Ridley Scott's Alien got the nod because I didn't really have any science fiction horror -- everything else on here was, more or less supernatural or heightened thrillers. And I do like it when those two seemingly disparate colors blend, it makes for a great juxtaposition. I think a lot of people forget how tense and scary this original movie can get; there's no space marines, power loaders, and giant machine guns this first time out; just a ragtag crew armed with a couple flamethrowers trapped in claustrophobic ride with a terror beyond their imagination.

30. The Texas Chain Saw Massacre (1974)


That image up there is the first thing you see and, yes, in the opening titles "chain saw" is two words and not a compound one for whatever reason, though posters would later bill it as such. And for a movie with its gruesome title and premise, the original Texas Chainsaw Massacre isn't all that gory but it is supremely unpleasant; it's probably the most unpleasant movie that I watched this past month and it's a movie so grisly and lurid that you can practically smell it.

31. The Exorcist


I always wanted to close out with the original Exorcist. That kind of stemmed from me not having watched the movie for a long time and since my Halloween plans were local because of the pandemic, I wanted to take the opportunity to revisit one of the biggest local horror sites on the actual holiday. So I did.

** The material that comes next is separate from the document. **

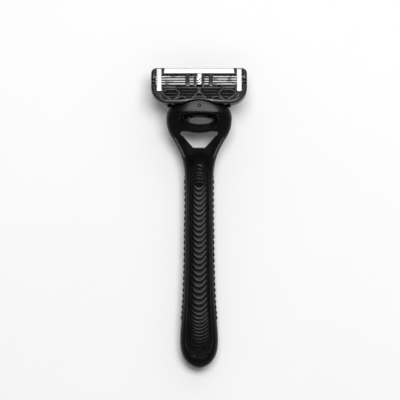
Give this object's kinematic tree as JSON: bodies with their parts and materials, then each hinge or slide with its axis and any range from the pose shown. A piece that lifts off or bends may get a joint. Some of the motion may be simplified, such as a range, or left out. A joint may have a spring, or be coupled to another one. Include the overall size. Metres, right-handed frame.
{
  "type": "cartridge safety razor",
  "caption": "Manual razor: slim rubber-inlaid handle with a triangular neck opening, and a pivoting push-off blade cartridge with guard fins and a lubricating strip.",
  "frame": {"origin": "centre of the whole razor's outline in plan, at the surface that it lies on", "axes": "+Y along the handle from the butt to the head, +Z out of the front face with the blades up, +X to the right seen from the front"},
  "size_m": [0.042, 0.132, 0.0198],
  "materials": {
    "hard_black_plastic": "moulded hard plastic, fine satin grain",
    "satin_black_plastic": "satin moulded plastic that takes a broad grey sheen",
    "soft_black_rubber": "matte overmoulded rubber with raised crescents and ribs",
    "cartridge_plastic": "fine moulded plastic",
    "guard_rubber": "soft moulded fins in a lattice",
    "white_strip": "dry waxy lubricating polymer",
    "blade_steel": "ground and polished edge",
    "support_steel": "stamped strip",
    "clip_aluminium": "bright rolled strip",
    "spring_steel": "drawn wire"
  },
  "bodies": {
    "handle": {"handle_core": "hard_black_plastic", "front_grip": "soft_black_rubber", "back_grip": "soft_black_rubber", "left_side_grip": "soft_black_rubber", "right_side_grip": "soft_black_rubber", "head_front_cover": "satin_black_plastic", "head_rear_cover": "hard_black_plastic", "button_spring_left": "spring_steel", "button_spring_right": "spring_steel", "plunger_spring": "spring_steel"},
    "button": {"eject_button": "satin_black_plastic"},
    "plunger": {"plunger": "hard_black_plastic"},
    "connector": {"connector": "hard_black_plastic"},
    "cartridge": {"cartridge_frame": "cartridge_plastic", "guard_fins": "guard_rubber", "lubricating_strip": "white_strip", "blade_1": "blade_steel", "blade_2": "blade_steel", "blade_3": "blade_steel", "blade_4": "blade_steel", "blade_support_1": "support_steel", "blade_support_2": "support_steel", "blade_support_3": "support_steel", "blade_support_4": "support_steel", "clip_left": "clip_aluminium", "clip_right": "clip_aluminium", "centre_post": "clip_aluminium"}
  },
  "joints": [
    {"name": "eject_press", "type": "slide", "parent": "handle", "child": "button", "axis": [0, 1, 0], "range_m": [0, 0.003], "stiffness_N_per_m": 500, "springref_m": -0.001, "deforming": ["button_spring_left", "button_spring_right"]},
    {"name": "connector_release", "type": "slide", "parent": "handle", "child": "connector", "axis": [0, 1, 0], "range_m": [0, 0.003]},
    {"name": "cartridge_pivot", "type": "hinge", "parent": "connector", "child": "cartridge", "pos_m": [0, 0.0519, 0.0165], "axis": [-1, 0, 0], "range_deg": [0, 40], "stiffness_Nm_per_rad": 0.01, "springref_deg": -17.19},
    {"name": "plunger_slide", "type": "slide", "parent": "handle", "child": "plunger", "axis": [0, 1, 0], "range_m": [-0.0036, 0], "deforming": ["plunger_spring"]}
  ],
  "couplings": [
    {"joint": "connector_release", "follows": "eject_press", "ratio": 1},
    {"joint": "plunger_slide", "follows": "cartridge_pivot", "m_per_rad": -0.00503}
  ]
}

If we're talking about movies I saw way too young, The Exorcist is certainly one of those films that qualifies for me but, in the years since, I've been able to revisit it head-on without any relative problems; the damage is already done.

Epilogue: Summer of 84


I like to have something on the background as I write and, as I was putting this together, it was Summer of 84. The first time I had ever seen it and quickly found myself stopping what I was doing to follow intently along. I've had people ask me if I consider serial killer movies horror movies or thrillers and the answer is they can be both. I always cite Michael Myers: In that first Halloween movie, there's nothing overtly supernatural about The Shape and he only kills five people (One off-screen), yet, it's considered a definitive horror movie. Summer of 84 works the same way even if it is more about a coming-of-age/end-of-innocence tale in the most chilling way. Also, I've interviewed Judah Lewis and if I knew I was going to dig Summer of 84 so much, that's all we would've talked about.